Jordan Clarkson said he wants to re-sign with the Lakers in restricted free agency this summer and continue to develop alongside D’Angelo Russell, confident that they can become one of the league’s best backcourts some day, as Mark Medina of the Los Angeles Daily News relays. The Lakers largely have control over Clarkson anyway, since he’s subject to the Gilbert Arenas Provision, as I detailed earlier this season, but his enthusiasm is an encouraging sign for the team, especially after Clarkson and Russell outplayed Stephen Curry and Klay Thompson in Sunday’s colossal upset of the Warriors.
“I don’t think early in the season they knew how to play with each other,” coach Byron Scott said. “They both were trying to find their way and neither one was deferring to one another. They both were just trying to figure it out. Now they’re figuring it out and having some success.”
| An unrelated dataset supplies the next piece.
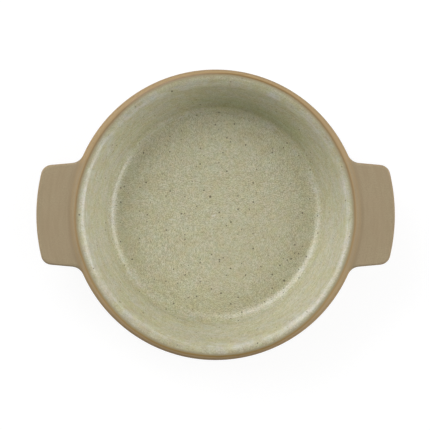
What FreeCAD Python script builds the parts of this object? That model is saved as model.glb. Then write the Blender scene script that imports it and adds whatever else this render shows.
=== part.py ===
"""Round stoneware au gratin dish with two tab handles, moulded in one piece. Millimetres, +Z up."""
import FreeCAD, Part
import math
import os

import Sketcher
from FreeCAD import Vector

NODE = "gratin_dish"

# Driving sizes in millimetres: alias, value and what it is.
SIZES = (
    ("rim_diameter", 160.0, "outermost circle of the rim"),
    ("handle_reach", 18.75, "how far the nose of each handle stands out beyond the rim"),
    ("height", 40.0, "from the table to the crest of the rim"),
    ("foot_diameter", 116.0, "outer edge of the ring that stands on the table"),
    ("foot_width", 6.0, "width of that ring"),
    ("foot_recess", 1.5, "how far the underside is hollowed inside the ring"),
    ("base_corner_radius", 7.0, "rounding from the foot ring into the outer wall"),
    ("lip_outer_radius", 3.0, "rounding from the crest of the rim to the outer wall"),
    ("lip_inner_radius", 7.0, "rounding from the crest of the rim to the inner wall"),
    ("floor_thickness", 4.5, "from the hollow underside to the floor of the dish"),
    ("floor_inset", 4.75, "from the outer edge of the foot in to where the flat floor ends"),
    ("floor_corner_radius", 7.5, "rounding from the floor into the inner wall"),
    ("handle_width", 55.0, "across a handle where its outer corners begin"),
    ("handle_flare", 5.2, "degrees by which each side of a handle spreads towards the rim"),
    ("handle_corner_radius", 6.0, "outer corners of a handle, seen from above"),
    ("handle_drop", 1.4, "how far the top of a handle lies below the crest of the rim"),
    ("handle_thickness", 8.0, "from the top of a handle to its underside"),
    ("handle_top_radius", 1.2, "rounding along the upper edge of a handle"),
    ("handle_under_radius", 3.0, "rounding along the lower edge of a handle"),
    ("handle_root_radius", 7.2, "blend all round a handle where it grows out of the wall"),
)

# How far the cutting profile of the cavity reaches above the crest of the rim.
CUT_ABOVE_RIM = 5.0
NEAR = 0.01


def make_sheet(doc):
    """Write the driving sizes into a sheet, one row for each, with the alias on the number."""
    sheet = doc.addObject("Spreadsheet::Sheet", "sizes")
    for row, (alias, value, meaning) in enumerate(SIZES, start=1):
        sheet.set("A%d" % row, alias)
        sheet.set("B%d" % row, str(value))
        sheet.setAlias("B%d" % row, alias)
        sheet.set("C%d" % row, meaning)
    doc.recompute()
    return sheet


def line(x0, y0, x1, y1):
    """A straight sketch edge from one point to another."""
    return Part.LineSegment(Vector(x0, y0, 0), Vector(x1, y1, 0))


def arc(centre_x, centre_y, radius, start, end):
    """A round sketch edge, anticlockwise between two angles in degrees."""
    circle = Part.Circle(Vector(centre_x, centre_y, 0), Vector(0, 0, 1), radius)
    return Part.ArcOfCircle(circle, math.radians(start), math.radians(end))


def origin_feature(body, role):
    """The plane or axis of a body's origin that plays a role, such as XY_Plane."""
    return [item for item in body.Origin.OriginFeatures if item.Role == role][0]


def new_sketch(body, name, plane):
    """An empty sketch on one of the origin planes of its body."""
    sketch = body.newObject("Sketcher::SketchObject", name)
    sketch.AttachmentSupport = (origin_feature(body, plane), [""])
    sketch.MapMode = "FlatFace"
    return sketch


def join_chain(sketch, kinds):
    """Join the end of each edge to the start of the next, the last to the first."""
    count = len(kinds)
    for index, kind in enumerate(kinds):
        sketch.addConstraint(Sketcher.Constraint(kind, index, 2, (index + 1) % count, 1))


def dimension(sketch, name, expression, kind, *where):
    """Add a named dimension that follows an expression in the sheet's sizes."""
    number = sketch.addConstraint(Sketcher.Constraint(kind, *where))
    sketch.renameConstraint(number, name)
    sketch.setExpression("Constraints." + name, expression)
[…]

The improved cohesion is coming as Scott has given them more time together since the All-Star break, Medina observes. See more on the Lakers:
- The Lakers are prioritizing the development of Clarkson, Russell and the rest of their young players over any effort to retain their top-three protected first-round pick, according to Eric Pincus of the Los Angeles Times (Twitter link). They’re well-positioned to go into the second lottery slot, as our reverse standings show.
- Metta World Peace hasn’t minded his inconsistent role this year for the Lakers and still plans to continue as an NBA player beyond the season, as Mike Bresnahan of the Los Angeles Times examines. World Peace is on a one-year contract. “I still want to get in the playoffs again. I want to do a couple more years,” World Peace said. “This year I didn’t play much so I kind of saved myself. I’m going to come back next year strong.”
- Marcelo Huertas, also on a one-year deal, has struggled in his transition to the NBA this season, but his sterling performance against the Warriors showed value that Russell thinks has existed all along, Medina relays. “A lot of people try to give him a lot of crap. But that man is good,” Russell said. “They don’t see what we see in practice every day.”